I am probably missing something obvious, but I’m afraid I’m stuck.

tests/sort_BibliographyCitationNumberDescending.txt FAILED
-------- EXPECTED --------
<div class="csl-bib-body">
  <div class="csl-entry">[1] Book 008</div>
  <div class="csl-entry">[2] Book 007</div>
  <div class="csl-entry">[3] Book 005</div>
  <div class="csl-entry">[4] Book 002</div>
  <div class="csl-entry">[5] Book 006</div>
  <div class="csl-entry">[6] Book 004</div>
  <div class="csl-entry">[7] Book 003</div>
  <div class="csl-entry">[8] Book 001</div>
</div>

----------- GOT -----------
<div class="csl-bib-body">
  <div class="csl-entry">[8] Book 008</div>
  <div class="csl-entry">[7] Book 007</div>
  <div class="csl-entry">[6] Book 005</div>
  <div class="csl-entry">[5] Book 002</div>
  <div class="csl-entry">[4] Book 006</div>
  <div class="csl-entry">[3] Book 004</div>
  <div class="csl-entry">[2] Book 003</div>
  <div class="csl-entry">[1] Book 001</div>
</div>

Error at byte 54: 1:8

Believe it or not, this test figured in an actual use case.

But that use case seems to give what I expected the result to be (namely the citation numbers running from high to low) and not what the expected result of the test is, where the citations are ordered in reverse-order of citation, but their numbering is still low to high … so I’m afraid I’m still puzzled. But I’ll keep thinking.

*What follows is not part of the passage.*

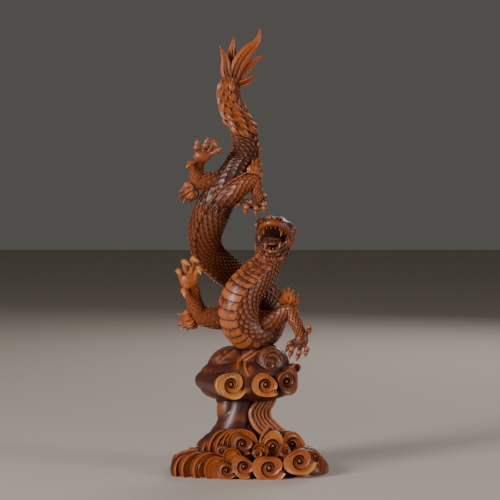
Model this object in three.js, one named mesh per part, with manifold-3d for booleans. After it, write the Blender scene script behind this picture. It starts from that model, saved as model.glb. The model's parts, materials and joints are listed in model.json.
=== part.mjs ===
// A carved boxwood dragon that comes down head first out of the air onto a plinth of rolling clouds.
// Dragon and clouds are carved from one log, so the whole work is one solid.
// Millimetres, +Z up, the front faces -Y, the origin is under the middle of the base.
import * as THREE from "three";
import Module from "manifold-3d";

// ---------- driving dimensions ----------
const HEIGHT = 210; // floor to the tip of the longest tail flame
const BASE_HALF_DEPTH = 30; // the foot of the clouds along Y
const BODY_STEPS = 56; // rings along the body; every second one is the tip of a crest fin
const CREST = 1.6; // how far a crest fin stands off the back
const CREST_LEAN = 1.7; // how far its tip leans towards the tail
const PLATE_STEP = 0.07; // depth of a belly plate's edge, as a share of the body's radius
const LIMB_STEPS = 8;
const LIMB_SIDES = 6;
const DIGIT_STEPS = 3;
const DIGIT_SIDES = 4;
const BLADE_STEPS = 3;
const SCROLL_SPOKES = 7; // points on one turn of a cloud scroll
const SCROLL_TURNS = 1.3; // from the scroll's start in to its knob
const GROOVE_DEPTH = 1.7; // of a scroll
const KNOB_DEPTH = 0.7; // how far the middle of a scroll lies behind its rim
const SHELL_SIDES = 7; // of a shell's log

// The spine from the tail to the skull: place, half thickness, and the way the crest points there.
const SPINE = [
  { at: [-9, 0, 186], r: 3.8, crest: [-0.8, -0.6, 0] },
  { at: [-9.5, 0, 178], r: 4.5, crest: [-0.85, -0.5, 0] },
  { at: [-7, -1, 170], r: 5.2, crest: [-0.85, -0.5, 0] },
  { at: [-4, -1, 162.5], r: 5.5, crest: [0, -1, 0] },
  { at: [-2, 0, 155], r: 5.9, crest: [0.85, -0.5, 0] },
  { at: [-3, 1, 148.5], r: 6.6, crest: [0.95, -0.3, 0] },
  { at: [-5.5, 0, 142.5], r: 7.3, crest: [0.6, -0.8, 0] },
  { at: [-10.5, -2, 135.5], r: 7.6, crest: [0.05, -1, 0] },
  { at: [-15.5, -3, 127.5], r: 8.1, crest: [-0.25, -0.95, 0.1] },
  { at: [-19.5, -2, 119], r: 8.3, crest: [-0.45, -0.9, 0] },
  { at: [-21.5, 0, 111.5], r: 7.6, crest: [-0.5, -0.85, 0] },
  { at: [-20.5, 3, 104.5], r: 7.1, crest: [-0.6, -0.7, -0.3] },
  { at: [-16, 6, 98.5], r: 6.9, crest: [-0.5, -0.65, -0.6] },
  { at: [-9, 9, 92.5], r: 6.9, crest: [-0.35, -0.75, -0.55] },
  { at: [-1, 11, 88], r: 7.1, crest: [-0.2, -0.9, -0.3] },
  { at: [6, 12, 83], r: 7.6, crest: [-0.3, -0.9, -0.1] },
  { at: [9, 10.5, 76], r: 8.1, crest: [-0.5, -0.8, 0.2] },
  { at: [7.5, 5, 68.5], r: 8.5, crest: [-0.4, -0.5, 0.75] },
  { at: [1, -2, 65.5], r: 8.8, crest: [-0.1, 0.2, 0.95] },
  { at: [-4.5, -7, 71], r: 9.0, crest: [0.35, 0.8, 0.5] },
  { at: [-5.5, -10, 78], r: 8.9, crest: [0.35, 0.95, 0] },
  { at: [-2.6, -11, 86], r: 8.5, crest: [0.3, 0.95, 0.1] },
  { at: [2.8, -10, 92.6], r: 7.7, crest: [0.25, 0.9, 0.3] },
  { at: [7.6, -9, 98.5], r: 6.6, crest: [0.1, 0.95, 0.2] },
  { at: [10.2, -8, 104], r: 6.4, crest: [0, 0.95, 0.3] },
  { at: [11, -4.5, 109], r: 6.2, crest: [0, 0.8, 0.6] },
];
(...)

Me too, I should look back at this more carefully. If we can simplify the internal logic and still address user requirements, that would be a good thing. One thing I remember from working on that one (vaguely but I hope correctly) is that citeproc-js assigns “citation numbers” differently in the bib depending on whether the variable is called on the key directly or via a macro—which is weird and off-spec, but cleared the hurdle in that particular case.

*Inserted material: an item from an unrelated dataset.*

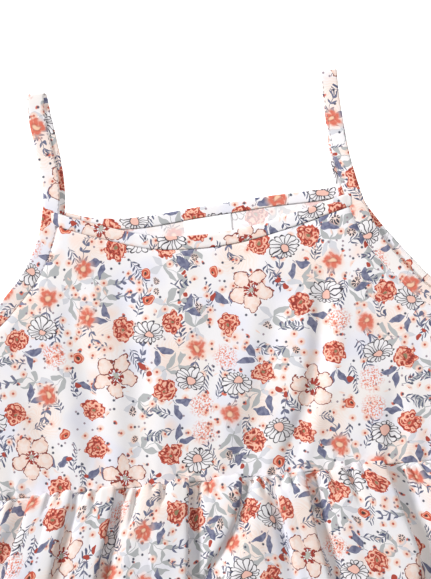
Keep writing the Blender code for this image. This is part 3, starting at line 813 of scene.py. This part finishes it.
def sewing_thread():
    """Spun polyester sewing thread, dull; its colour, darker than the cloth, is partly the thread's own and
    partly painted shade of the dark seam line along the bindings.
    """
    made, tree, shader = surface("sewing_thread", {"Roughness": 0.7})
    place = add(tree, "TexCoord", out=3)
    twist = add(tree, "TexNoise", place, 900.0, 1.0, 0.5, noise_dimensions="3D", out=0)
    # These two greys are partly the thread's own colour and partly painted shade, standing for the shaded
    # seam line beside the bindings.
    colour = add(tree, "Mix", twist, linear("#85777B"), linear("#A89B9C"), data_type="RGBA")
    tree.links.new(colour, shader.inputs["Base Color"])
    return made


def in_scene(name, mesh, made_of):
    """The mesh as a smooth object of one material."""
    mesh.shade_smooth()
    mesh.materials.append(made_of)
    piece = bpy.data.objects.new(name, mesh)
    bpy.context.scene.collection.objects.link(piece)
    return piece


def cloth(name, points, flat, made_of, thickness=SHEET, side=1.0):
    """One sheet from grid points and their flat cloth places, both in millimetres, with a thin wall."""
    rows, columns = points.shape[:2]
    index = np.arange(rows * columns).reshape(rows, columns)
    faces = np.stack([index[:-1, :-1], index[:-1, 1:], index[1:, 1:], index[1:, :-1]], axis=-1).reshape(-1, 4)
    placed = points.reshape(-1, 3) * MM + (WAIST_X, WAIST_Y, 0.0)
    mesh = bpy.data.meshes.new(name)
    mesh.from_pydata(placed.tolist(), [], faces.tolist())
    layer = mesh.uv_layers.new(name="Cloth")
    corners = np.empty(len(mesh.loops), np.int32)
    mesh.loops.foreach_get("vertex_index", corners)
    cut_places = flat.reshape(-1, 2) + CUT_FROM.get(name, (0.0, 0.0))
    layer.data.foreach_set("uv", (cut_places[corners] * MM).astype(np.float32).ravel())
    piece = in_scene(name, mesh, made_of)
    wall = piece.modifiers.new("cloth", "SOLIDIFY")
    wall.thickness = thickness * MM
    wall.offset = side
    return piece


def laid(u, v, z):
    """Grid points from three arrays, with a plain number allowed for the height."""
    return np.stack([u, v, np.broadcast_to(z, u.shape)], axis=-1)


def face_of(u, v):
    """Flat cloth places of a panel that isn't gathered."""
    return np.stack([u, v], axis=-1)


def nearness(u, v, layer):
    """Distance from each point to the middle of the nearer binding."""
    lines = np.vstack([smooth_line(STRAP_LINES[name][layer], SEAM_STEP) for name in STRAP_LINES])
    flat = np.stack([u.ravel(), v.ravel()], axis=1)
    best = np.full(len(flat), 1e9)
    for u0, v0 in lines:
        best = np.minimum(best, (flat[:, 0] - u0) ** 2 + (flat[:, 1] - v0) ** 2)
    return np.sqrt(best).reshape(u.shape)


def bodice_front(made_of):
    """The front panel, puckered along the waist and pressed down at its side seams, bindings and neck."""
    u, v = bodice_grid(top_edge("front", FRONT_NECK), BODICE_COLUMNS, BODICE_ROWS)
    pucker = 0.8 * np.exp(-v / 8.0) * ripple(u, v * 0.2, 8.5, 7.0)
    soft = 0.5 * ripple(u, v * 0.4, 45.0, 1.0) + 0.2 * ripple(u, v * 0.5, 20.0, 5.0)
    z = front_height(u, v) + SHEET_RISE + pucker + soft * smoothstep(0.0, 20.0, v)
    z = z - 0.9 * smoothstep(CHEST_HALF - 4.0, CHEST_HALF, np.abs(u) / side_half(v) * CHEST_HALF)
    beside = nearness(u, v, "front") - STRAP_WIDTH / 2
    z = z - (z - 1.6) * 0.75 * np.exp(-np.maximum(beside + 0.6, 0.0) / 1.8)
    z = z - 1.5 * np.exp(-v / 2.2)
    neck = smooth_line(FRONT_NECK, SEAM_STEP)
    below = np.interp(u, neck[:, 0], neck[:, 1]) - v
    z = z - 0.55 * np.exp(-np.maximum(below, 0.0) / 1.3) * (np.abs(u) < FRONT_NECK[-1].u)
    return cloth("bodice_front_cloth", laid(u, v, z), face_of(u, v), made_of)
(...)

Well. That would explain why you get the result you do. FWIW my procedure (based on assumptions which may be wrong is as follows):

  • Citation number gets assigned when an item is first cited (either actually cited or “ghost” cited, with ghosts cites being arranged to occur inevitably after actual cites). Once assigned it doesn’t change.

  • No citation number will ever be assigned in the bibliography, because everything will always have been at least ghost cited before the bibliography runs, in order to disambiguate.

That sufficiently explains why I get the results I do: once a citation number is assigned, which occurs when the cite is first cited, it never changes. I can’t completely understand why you get another result though, because if a citation number hasn’t been assigned before the sort runs (which is before anything ends up in the bibliography) the outcome should, I’d have thought, be … well, undefined I guess.

Note that my use case assumes a different model from yours to some extent because for reasons that don’t matter here I have to assume that the very first thing the processor always does is to ghost-cite everything it expects to see in the order it expects to see it. If its expectations in that regard are disappointed, it has to run again (having updated its idea of what it expects to see) – so we always disambiguate everything except per-cite disambiguation as the very first thing we do. I don’t know if that makes a difference; it shouldn’t because the disambiguation phase should discard any citation numbers it creates. (There’s a reason for taking this apparently sub-optimal approach, because I’m targeting LaTeX, in which “the moving finger writes and having writ, moves on” – i.e. once something is output, it’s output, so we cannot disambiguate early cites based on later ones, which requires a multi-run approach to disambiguation in worst cases.)

There are styles like ACM SIG Proceedings, though, that sort alphabetically in the bibliography with citations in the document assigned in bib order.

Oh yes! Right. Now you mention it I was wrong about one thing. I do assign citation numbers during the initial “dummy” run, for exactly that reason. So, effectively, the very first thing the processor does is “pretend” that it’s printing a bibliography: it takes the citations it expects to see—in the order it expects to see them—and sorts them etc as if they were going to be in a bibliography, doing any disambiguation it expects to need to do, and so forth. Then it processes, during which point (of course) it may be disappointed in its expectations, in which case when (at the third stage) it produces a bibliography, it will be wrong. But if that is so then the next time it runs (when it will know what actual citations it got, the dummy run will work. Since citation numbers get assigned after the sorting phase of the dummy run, when we are “pretending” to output a bibliography, we cope with citation numbers that are assigned in bibliography order.

It’s an odd sounding procedure, but actually effectively the standard LaTeX method: at least two passes during which the citation data is first collected and then sorted etc, with the only difference being that the processing happens during the run rather than between runs.